Consumers want to spend their money but inflation means their budget is being swallowed by essential purchases instead, a monthly retail sales report has found.
According to the British Retail Consortium (BRC) and KPMG’s Retail Sales Monitor, in-store sales of non-food items declined 2.4 per cent in total over the three months to February, and 3.3 per cent on a like-for-like basis.
On a 12-month basis, the total decline was 2.2 per cent.
While online sales of non-food products grew 6.4 per cent in February, against a growth of eight per cent in February 2017, this was below the three-month and 12-month averages of 6.5 per cent and 7.7 per cent respectively.
When factoring the UK retail industry as a whole, non-food retail sales decreased 1.1 per cent on a like-for-like basis and 0.5 per cent on a total basis – which is below the 12-month total average decrease of zero per cent.
However, over the three months to February, food sales increased 2.8 per cent on a like-for-like basis and four per cent on a total basis.
This is in line with the 12-month total average growth of 3.9 per cent and the highest since October 2012.

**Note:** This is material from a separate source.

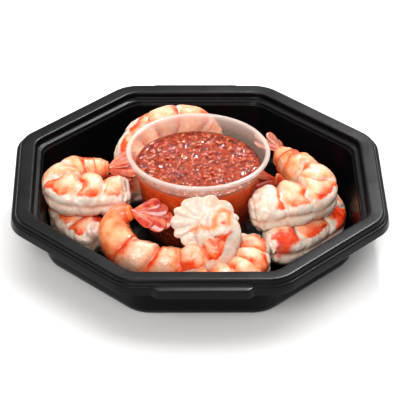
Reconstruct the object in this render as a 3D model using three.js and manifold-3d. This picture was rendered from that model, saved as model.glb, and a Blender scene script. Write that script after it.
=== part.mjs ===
// A chilled shrimp cocktail: an octagonal tray with a stepped, lipped rim, a portion cup
// of sauce standing in its middle, and seven peeled, tail-on shrimp curled round the cup.
// Millimetres, +Z up. The origin is the centre of the tray's flat underside.

import * as THREE from 'three';
import { mergeVertices } from 'three/addons/utils/BufferGeometryUtils.js';
import Module from 'manifold-3d';

const wasm = await Module();
wasm.setup();

// ---------- driving dimensions ----------

const TRAY_HALF_WIDTH = 96;       // centre to the middle of a side, at the lower lip
const TRAY_HEIGHT = 32.8;
const SHEET = 0.8;                // thickness of the tray's formed sheet
const TAB_REACH = 3.2;            // how far the two pull tabs stand out of the lower lip
const TAB_HALF = 21.3;            // half the length of a tab's straight edge
const TAB_EAR = 4.2;              // length of the eased end of a tab

const CUP_X = -0.7;               // the cup stands a little off the tray's centre
const CUP_RADIUS = 37;            // outside of the cup's lip
const CUP_HEIGHT = 47.7;
const CUP_WALL = 0.8;
const SAUCE_DEPTH = 36.2;

const GAP = 0.35;                 // clearance between pieces that touch
const FAN_LENGTH = 17;            // tail blade, root to tip
const FAN_WIDTH = 6.2;
const FAN_THICKNESS = 1.1;
const HEADROOM = 70;              // a height above everything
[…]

BRC chief executive Helen Dickinson said the decline in non-essential spending indicated inflation was still eating into consumers’ budgets as they are forced to spend a greater share of their income on essentials with less leftover to buy discretionary – predominantly non-food – items.
At the same time, she said weak growth in household earnings was keeping overall sales low.

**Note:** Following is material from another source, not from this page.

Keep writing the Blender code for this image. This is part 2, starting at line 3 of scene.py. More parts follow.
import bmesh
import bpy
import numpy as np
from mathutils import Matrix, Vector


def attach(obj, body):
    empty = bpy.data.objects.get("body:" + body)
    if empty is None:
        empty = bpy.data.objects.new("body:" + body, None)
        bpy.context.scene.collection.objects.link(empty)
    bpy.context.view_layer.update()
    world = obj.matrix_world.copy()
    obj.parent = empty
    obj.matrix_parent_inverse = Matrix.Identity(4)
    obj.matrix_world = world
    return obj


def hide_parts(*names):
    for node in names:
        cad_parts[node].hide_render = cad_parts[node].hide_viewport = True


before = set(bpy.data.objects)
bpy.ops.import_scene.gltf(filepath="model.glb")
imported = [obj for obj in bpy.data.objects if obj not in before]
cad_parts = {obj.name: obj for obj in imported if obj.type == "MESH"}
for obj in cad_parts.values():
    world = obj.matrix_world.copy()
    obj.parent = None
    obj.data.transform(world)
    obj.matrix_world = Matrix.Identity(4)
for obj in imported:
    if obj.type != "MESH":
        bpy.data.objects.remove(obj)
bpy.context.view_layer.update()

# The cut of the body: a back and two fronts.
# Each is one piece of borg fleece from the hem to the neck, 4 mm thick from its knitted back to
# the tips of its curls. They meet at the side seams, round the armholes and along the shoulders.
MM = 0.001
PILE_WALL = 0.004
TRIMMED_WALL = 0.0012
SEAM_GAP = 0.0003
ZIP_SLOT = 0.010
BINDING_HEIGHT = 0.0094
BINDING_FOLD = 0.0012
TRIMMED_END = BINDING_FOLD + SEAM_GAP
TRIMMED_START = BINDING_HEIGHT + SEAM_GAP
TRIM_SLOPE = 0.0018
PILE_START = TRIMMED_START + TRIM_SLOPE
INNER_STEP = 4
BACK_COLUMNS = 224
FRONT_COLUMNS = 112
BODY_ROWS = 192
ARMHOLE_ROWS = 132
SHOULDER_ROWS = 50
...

Meanwhile, overall retail sales in the UK increased by 0.6 per cent year-on-year on a like-for-like basis, compared with a 0.4 per cent decrease in February 2017.
On a total basis, sales rose 1.6 per cent in February, against a growth of 0.4 per cent in February 2017.
Dickinson highlighted there was “little sign” that consumer confidence, rather than financial reality, had much to do with the current weakness in spending.
“Furniture, often considered the bell weather of consumer confidence, actually saw sales improve in February as shoppers took advantage of credit facilities offered by retailers,” she said.
“The fact is that consumers want to spend, they just don’t have the resources to do so.
“With the upward pressure on prices from the fall in the pound now starting to subside we expect to see some loosening of the squeeze on spending on non-essentials, but it’s likely to come slowly. And so are anticipated increases in wage growth.
“Crucial for consumers and retailers over the coming months will be a successful outcome to trade negotiations, ensuring that amidst the current difficulties, they won’t be facing further increases in costs from new tariffs on the everyday goods we import from the EU.”
KPMG head of retail Paul Martin said any retailers experiencing growth in these testing times would be counting themselves lucky.
“Indeed, total growth of 1.6 per cent in February is quite an achievement in such testing times,” he said.
“Softening consumer demand, rising costs for retailers and of course the ongoing structural changes within the industry are creating the perfect storm which is uprooting the weakest players.
“On the high street, it was grocery sales that continued to pull it out of the bag.
“Meanwhile, Shrove Tuesday may have resulted in an uptick in cooking accessory sales, but performance in non-food in general was once again disappointing.”
He said retailers with a large presence of physical stores are particularly under pressure.
Martin added that while it was “not all doom and gloom”, the cost of “one of the coldest winters on record has yet to be factored in”.